A 17H00, quelque 75.000 manifestants ont été recensés par les autorités sur l'ensemble de la France. La première journée nationale, le 17 novembre, avait réuni 282.000 personnes, et la deuxième 106.000, dont 8.000 à Paris.
La plupart des mobilisations se déroulaient dans le calme mais des échauffourées ou face-à-face tendus entre manifestants et forces de l'ordre ont eu lieu à Bordeaux, Toulouse, Nantes ou Tours.
A Charleville-Mézières, où des dégradations "importantes" ont été commises selon les autorités, des boules de pétanque ont notamment été lancées vers les forces de l'ordre, qui ont procédé à quatre interpellations.
Plusieurs opérations de blocage et de filtrage étaient recensées notamment dans le Var au péage de Bandol sur l'A50 et dans les Bouches-du-Rhône.
A Nantes, une cinquantaine de "gilets jaunes" ont fait irruption à deux reprises samedi matin sur le tarmac de l'aéroport de Nantes Atlantique tandis que de brèves échauffourées ont éclaté à Strasbourg.
"La taxe sur le diesel, c'est une goutte d'eau. Il y a trop d'inégalités, plus ça va plus on s'enfonce, nous et surtout nos enfants", a déclaré Chantal, 68 ans, retraitée du secteur public lors d'un rassemblement à Lyon.
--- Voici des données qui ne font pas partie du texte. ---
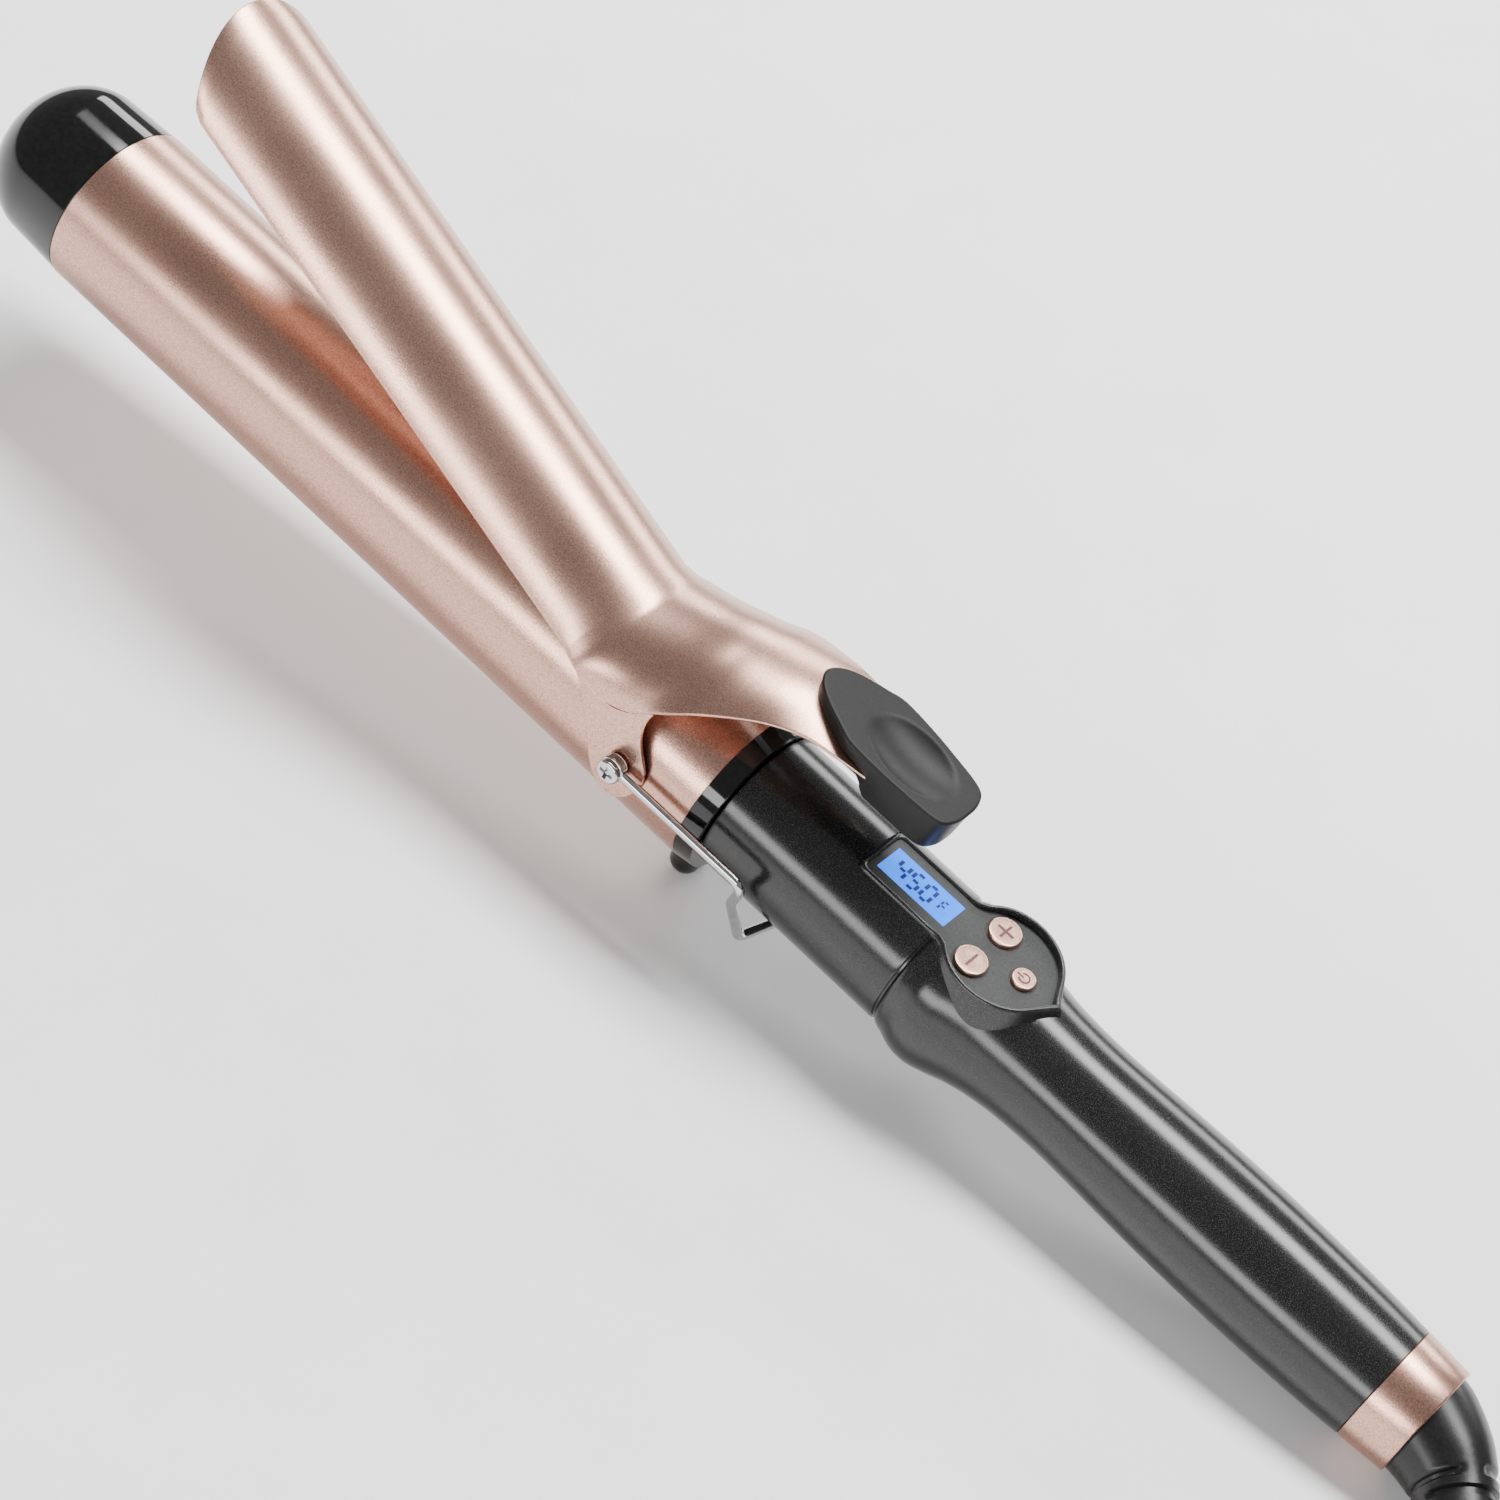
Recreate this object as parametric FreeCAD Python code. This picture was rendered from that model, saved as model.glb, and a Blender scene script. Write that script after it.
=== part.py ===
import FreeCAD, Part
import math
import os

# A clamp curling iron, lying on a table on its foot and its tail ring, with the clamp held open.
# Millimetres. Every piece is first drawn in the tool's own frame: X runs along the barrel towards
# the cord, with x = 0 at the barrel's rear end, Z is up through the clamp and Y = 0 is the plane of
# symmetry. The clamp is drawn closed and then swung open. Last, the tool is tilted until foot and
# ring touch the table, which is z = 0.

V = FreeCAD.Vector

# Barrel and tip
barrel_length = 185.0
barrel_radius = 19.05
barrel_wall = 0.9
cap_skirt_length = 13.0
cap_skirt_taper = 0.6
cap_dome_length = 15.7
cap_wall = 2.4
cap_spigot_length = 8.0
fit_gap = 0.05

# Heater inside the barrel
spreader_length = 90.0
spreader_setback = 45.0
spreader_wall = 0.8
heater_length = 80.0
heater_width = 13.0
heater_thickness = 3.0
lead_radius = 0.9
lead_spacing = 10.0
thermistor_radius = 1.2
thermistor_length = 7.0

# Pivot
pivot_setback = 17.2
pivot_height = 2.8
screw_shank_radius = 1.5
screw_shoulder_radius = 2.0
screw_head_radius = 2.7
screw_head_height = 1.3
running_gap = 0.05
bush_length = 19.0
bush_bore_radius = 9.0

# Clamp
clamp_gap = 0.3
clamp_wall = 0.8
clamp_half_angle = 67.5
clamp_open_angle = 18.87
clamp_tip_setback = 2.5
crease_setback = 23.8
ear_boss_radius = 3.4
ear_boss_height = 0.2

# Leaf spring under the lever
spring_width = 4.0
spring_thickness = 0.5

# Thumb pad on the clamp's lever
pad_length = 39.6
pad_half_width = 9.1
pad_slope = 13.66
pad_flange = 4.2
pad_skirt_start = 21.2
pad_skirt_depth = 9.6
dish_half_length = 10.8
dish_half_width = 7.0
dish_depth = 2.0
pad_screw_radius = 1.2
pad_screw_head_radius = 2.2
pad_screw_head_height = 1.1
pad_screw_reach = 1.7
pad_screw_drop = 3.4
pad_screws_from_skirt = (3.6, 9.6)

# Wire stand
wire_radius = 1.1
stand_gap = 0.5
stand_eye_radius = 3.0
stand_bend_radius = 2.6

# Collar with its foot
collar_width = 4.3
collar_taper = 0.55
collar_bore_radius = 12.3
collar_spigot_length = 7.5
foot_drop = 29.3
foot_width = 10.0
foot_front = 5.6
foot_rear = 1.2
foot_round = 3.3
foot_flat_depth = 0.4

# Handle
neck_radius = 16.1
neck_length = 47.7
handle_wall = 2.2
seam_depth = 0.6
shoulder_radius = 18.3
shoulder_at = 8.8
waist_radius = 13.33
waist_at = 38.8
swell_radius = 14.33
swell_at = 84.2
grip_length = 120.6
tail_radius = 13.18
tail_bore_radius = 10.25
tail_bore_length = 11.0
tail_spigot_radius = 11.65
tail_spigot_length = 6.3
ring_length = 10.9
ring_end_radius = 12.53
ring_bore_radius = 11.7
ring_mouth_radius = 12.2
handle_screw_radius = 1.3
handle_screw_head_radius = 2.4
handle_screw_head_height = 1.5
handle_screw_sink = 1.2
handle_boss_radius = 2.8
front_screw_at = 23.2
rear_screw_before_end = 22.6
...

Macron dénonce les violences
"Aucune cause ne justifie que les forces de l'ordre soient attaquées, que des commerces soient pillés, que des passants ou des journalistes soient menacés, que l'Arc de Triomphe soit souillé" a déclaré le président de la République depuis Buenos Aires en Argentine où il participait au sommet du G20. Emmanuel Macron qui a parlé des "colères légitimes" a convoqué une réunion interministérielle pour lundi matin à son retour à Paris. En conséquence, le Premier ministre, qui devait se rendre en Pologne dimanche après-midi et lundi pour la COP24, "restera en France", a fait savoir Matignon. François de Rugy sera chargé de "mener la délégation française". "Les coupables de ces violences ne veulent pas de changement, ne veulent aucune amélioration, ils veulent le chaos : ils trahissent les causes qu'ils prétendent servir et qu'ils manipulent. Ils seront identifiés et tenus responsables de leurs actes devant la justice".